▶ [SUPPLIED MATERIAL]:
==================================================

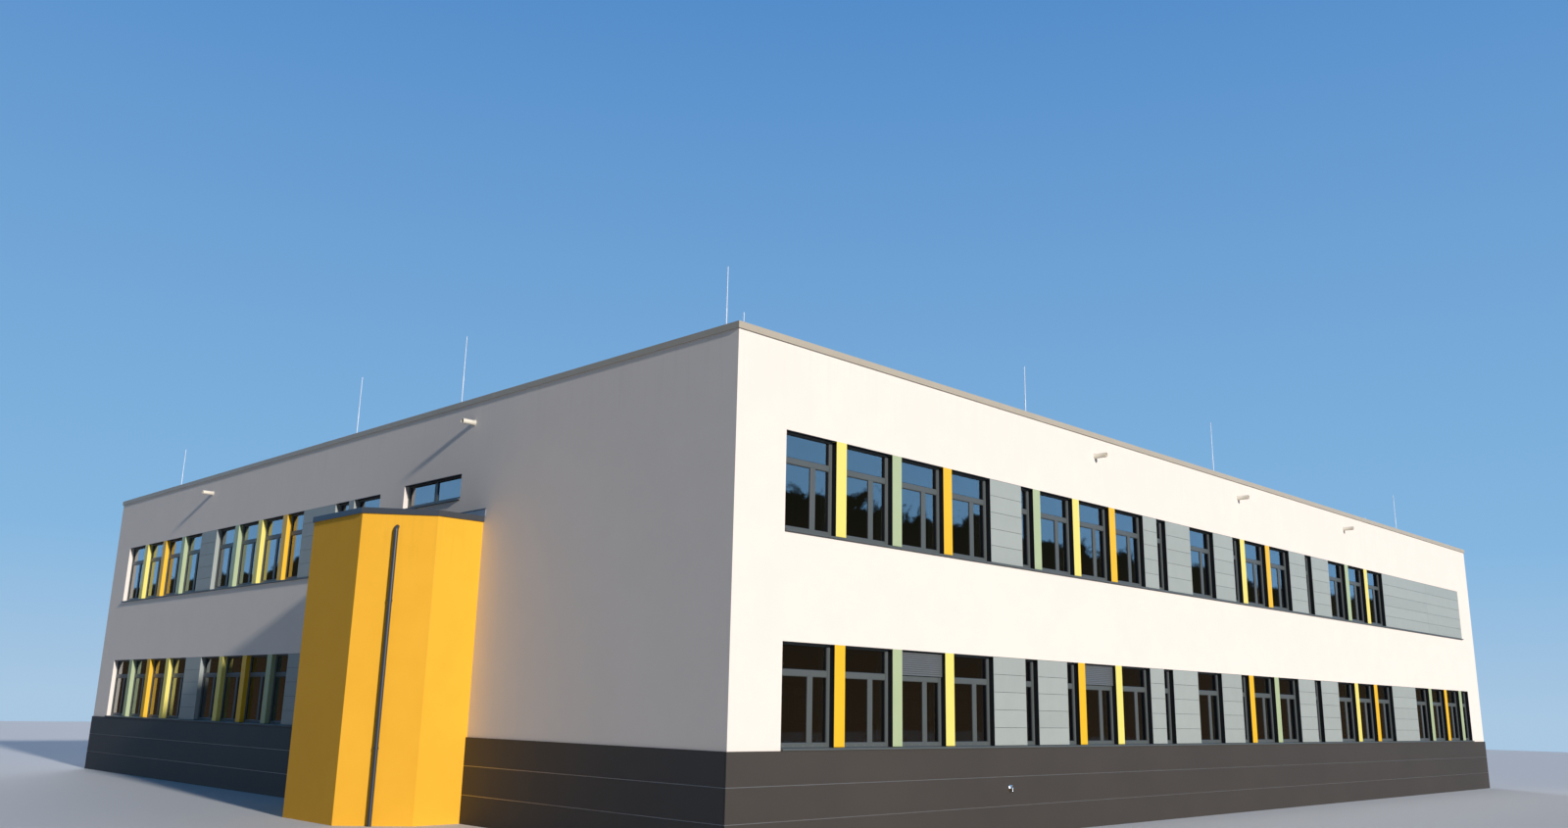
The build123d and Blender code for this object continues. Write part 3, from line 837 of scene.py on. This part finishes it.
# Garden tap: brass, cast and turned, then chromed and dulled by the weather. Its body stands on a
# round rosette and carries a spindle with a bar handle above and a hose nozzle below.

tap_metal, shader = start_finish("chromed_brass_dulled", Metallic=1.0, Roughness=0.28)
coords = object_coords(tap_metal)
mottled(tap_metal, shader, coords, "#C9C7C2", "#DAD8D3", patch=0.03)
grained(tap_metal, shader, coords, grain=0.004, depth=0.0001)
low, high = solids_in("plinth_tap", "front")
tap_low, tap_high = low[0], high[0]
middle = (tap_low[0] + tap_high[0]) / 2
rosette_radius = (tap_high[0] - tap_low[0]) / 2
axis_height = tap_high[1] - rosette_radius
body_radius, body_margin, body_chamfer = 0.017, 0.022, 0.006
spindle_radius, spindle_place, spindle_rise = 0.010, 0.045, 0.004
nozzle_radius, nozzle_set_back = 0.016, 0.012
handle_radius, handle_half, handle_rise = 0.005, 0.028, 0.052
stem = tap_high[2] - tap_low[2] - body_margin
spindle_out = tap_low[2] + spindle_place
# A profile's points have the radius first and then the place along its axis.
body = [(0, 0), (rosette_radius, 0), (rosette_radius, 0.006), (rosette_radius - 0.010, 0.014),
        (0.020, 0.016), (body_radius, 0.022), (body_radius, stem),
        (0.012, stem + body_chamfer), (0, stem + body_chamfer)]
spindle = [(0, -0.002), (spindle_radius, -0.002), (spindle_radius, 0.036), (0.013, 0.038),
           (0.013, 0.044), (0.0, 0.046)]
nozzle = [(0, -0.004), (nozzle_radius, -0.004), (nozzle_radius, -0.030), (0.013, -0.034),
          (0.013, -0.048), (0.015, -0.050), (0.011, -0.062), (0.011, -0.074), (0, -0.074)]
handle = [(0, -handle_half), (0.004, -handle_half), (handle_radius, 0.0), (0.004, handle_half),
          (0, handle_half)]
parts = [
    turned(body, (middle, axis_height, tap_low[2]), segments=24),
    turned(spindle, (middle, axis_height + spindle_rise, spindle_out), segments=20, axis=1),
    turned(nozzle, (middle, axis_height, tap_low[2] + stem - nozzle_set_back), segments=20, axis=1),
    turned(handle, (middle, axis_height + handle_rise, spindle_out), segments=12, axis=0),
]
piece = add_piece(
    "hose_tap", [(on_side(p, "front"), f) for p, f in parts], tap_metal, smooth=True
)
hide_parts("plinth_tap")

# Studio: a plain pale floor under a blue surround. A low sun lights the front squarely and grazes
# the left side, and a weaker, broader one reaches the back. Panes and metal mirror a brighter,
# deeper sky over a ragged dark horizon.

floor_reach = 90.0
floor_mesh = bpy.data.meshes.new("floor")
edge = np.array([(-1, -1, 0), (1, -1, 0), (1, 1, 0), (-1, 1, 0)]) * floor_reach
floor_mesh.from_pydata(edge.tolist(), [], [(0, 1, 2, 3)])
floor = bpy.data.objects.new("floor", floor_mesh)
bpy.context.scene.collection.objects.link(floor)
floor_finish, shader = start_finish("pale_studio_floor", Roughness=0.9)
shader.inputs["Base Color"].default_value = linear("#CACCCD")
floor_mesh.materials.append(floor_finish)
floor.visible_glossy = False

for name, way, energy, spread, colour in (
    ("low_sun", (0.11, 0.95, -0.30), 4.0, 3, "#FFF7EE"),
    ("soft_back_light", (-0.50, -0.80, -0.35), 1.3, 40, "#EEF2FF"),
):
    lamp = bpy.data.lights.new(name, "SUN")
    lamp.energy, lamp.angle = energy, np.radians(spread)
    lamp.color = linear(colour)[:3]
    light = bpy.data.objects.new(name, lamp)
    light.rotation_euler = Vector(way).to_track_quat("-Z", "Y").to_euler()
    bpy.context.scene.collection.objects.link(light)

light_strength, seen_strength, mirrored_strength = 0.22, 0.92, 2.0
seen_sky = [(0.0, "#B0CFEA"), (0.12, "#8ABDE8"), (0.55, "#5590D0")]
mirrored_sky = [(0.0, "#3C2F23"), (0.318, "#23231B"), (0.324, "#84B8E6"), (0.8, "#5C93CC")]
horizon_detail, horizon_swing, least_share = 16.0, 0.14, 0.3
world = bpy.data.worlds.new("blue_surround")
world.use_nodes = True
bpy.context.scene.world = world
background = world.node_tree.nodes["Background"]
ray = add_node(world, "ShaderNodeTexCoord").outputs["Generated"]
way = add_node(world, "ShaderNodeSeparateXYZ", links={"Vector": ray}).outputs


def compute(operation, *values):
    """One math node of the surround: numbers are set on its sockets and outputs linked to them."""
    made = add_node(world, "ShaderNodeMath", {"operation": operation})
    for index, value in enumerate(values):
        if isinstance(value, (int, float)):
            made.inputs[index].default_value = value
        else:
            world.node_tree.links.new(value, made.inputs[index])
    return made.outputs["Value"]


def shades(value, stops):
    """A colour by a value, from hex colours at given places."""
    ramp = add_node(world, "ShaderNodeValToRGB", links={0: value})
    while len(ramp.color_ramp.elements) < len(stops):
        ramp.color_ramp.elements.new(0.5)
    for element, (place, colour) in zip(ramp.color_ramp.elements, stops):
        element.position = place
        element.color = linear(colour)
    return ramp.outputs["Color"]


seen = shades(way["Z"], seen_sky)

# The mirrored horizon is level along each facade: its height is the ray's Z over the level part
# that leaves the facade. That is the shorter one, and it counts as at least a share of the longer.
level = compute("ABSOLUTE", way["X"]), compute("ABSOLUTE", way["Y"])
shorter, longer = compute("MINIMUM", *level), compute("MAXIMUM", *level)
leaving = compute("MAXIMUM", shorter, compute("MULTIPLY", longer, least_share))
ragged = add_node(
    world,
    "ShaderNodeTexNoise",
    {"Scale": horizon_detail, "Detail": 7.0, "Roughness": 0.7},
    {"Vector": ray},
)
swing = compute("MULTIPLY", ragged.outputs["Fac"], horizon_swing)
mirrored = shades(compute("ADD", compute("DIVIDE", way["Z"], leaving), swing), mirrored_sky)
path = add_node(world, "ShaderNodeLightPath")
choice = add_node(
    world,
    "ShaderNodeMix",
    {"data_type": "RGBA"},
    {"Factor": path.outputs["Is Glossy Ray"], 6: seen, 7: mirrored},
)
more_seen, more_mirrored = seen_strength - light_strength, mirrored_strength - light_strength
strength = compute("MULTIPLY_ADD", path.outputs["Is Camera Ray"], more_seen, light_strength)
strength = compute("MULTIPLY_ADD", path.outputs["Is Glossy Ray"], more_mirrored, strength)
world.node_tree.links.new(choice.outputs[2], background.inputs["Color"])
world.node_tree.links.new(strength, background.inputs["Strength"])
bpy.context.scene.view_settings.view_transform = "Standard"

# Camera: at the photo's viewing place, 2.2 m above the building's ground. It looks at the front
# left corner and a little upwards, and is tilted by about a degree.

image_width, focal_pixels, sensor_width, view_depth = 1600, 1259.1, 36.0, 500.0
eye = Vector((-30.5955, -28.969, 2.243))
yaw, pitch, roll = np.radians((45.04, 13.43, 1.15))
forward = Vector((np.sin(yaw) * np.cos(pitch), np.cos(yaw) * np.cos(pitch), np.sin(pitch)))
sideways = Vector((np.cos(yaw), -np.sin(yaw), 0))
upward = sideways.cross(forward)
right = sideways * np.cos(roll) + upward * np.sin(roll)
upward = upward * np.cos(roll) - sideways * np.sin(roll)
camera_data = bpy.data.cameras.new("camera")
camera_data.sensor_width = sensor_width
camera_data.lens = focal_pixels / image_width * sensor_width
camera_data.clip_end = view_depth
camera = bpy.data.objects.new("camera", camera_data)
axes = Matrix((right, upward, -forward)).transposed().to_4x4()
camera.matrix_world = Matrix.Translation(eye) @ axes
bpy.context.scene.collection.objects.link(camera)
bpy.context.scene.camera = camera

==================================================

▶ [WHAT YOU ARE ASKED TO DO]: Look at the material above and copy, word for word, its lines from the first through the one containing "# round rosette".

▶ [EXPECTED ANSWER]:
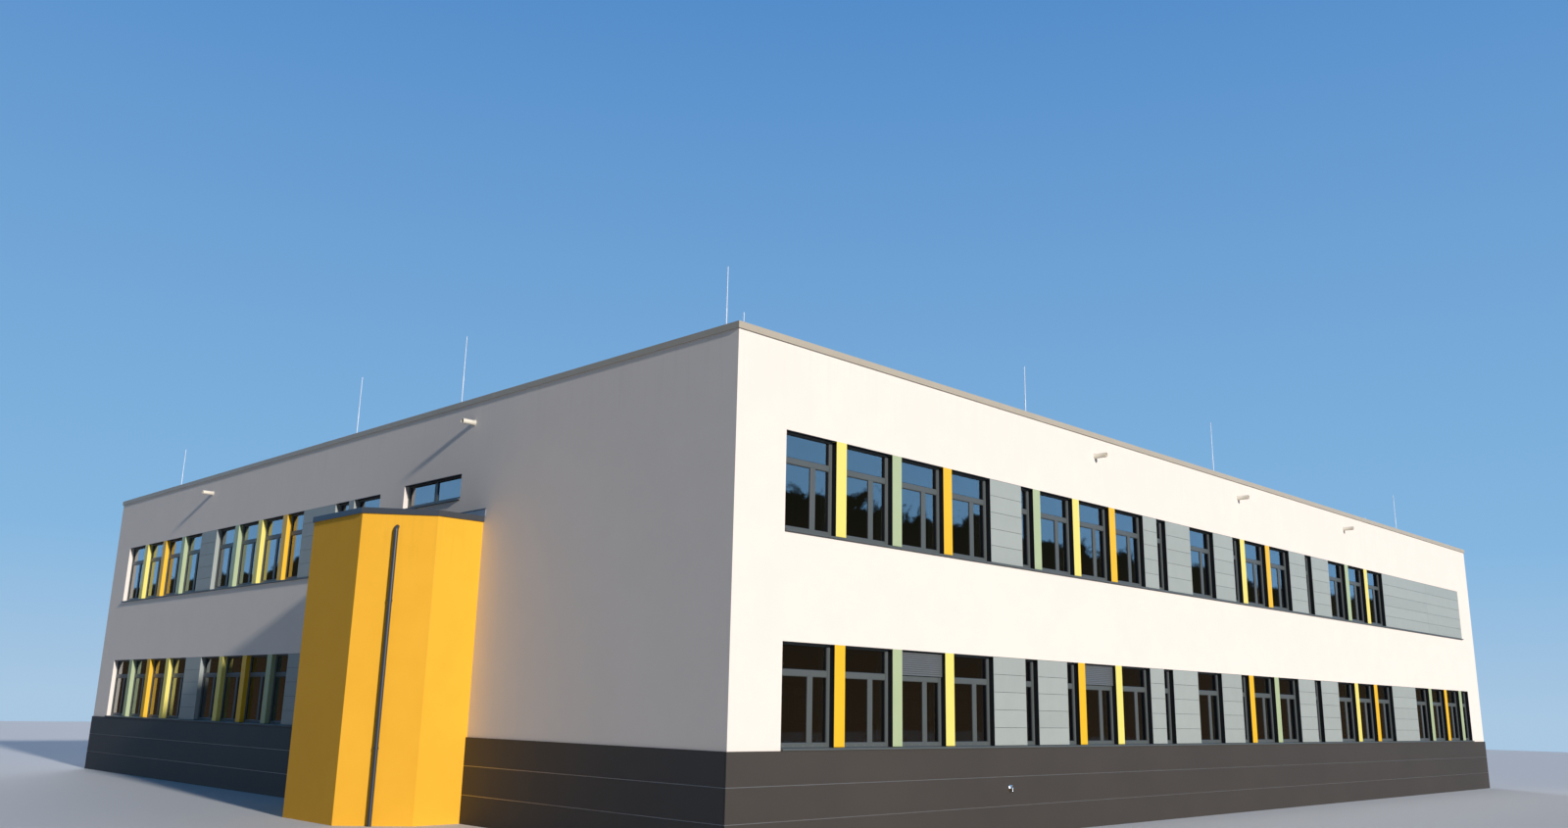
The build123d and Blender code for this object continues. Write part 3, from line 837 of scene.py on. This part finishes it.
# Garden tap: brass, cast and turned, then chromed and dulled by the weather. Its body stands on a
# round rosette and carries a spindle with a bar handle above and a hose nozzle below.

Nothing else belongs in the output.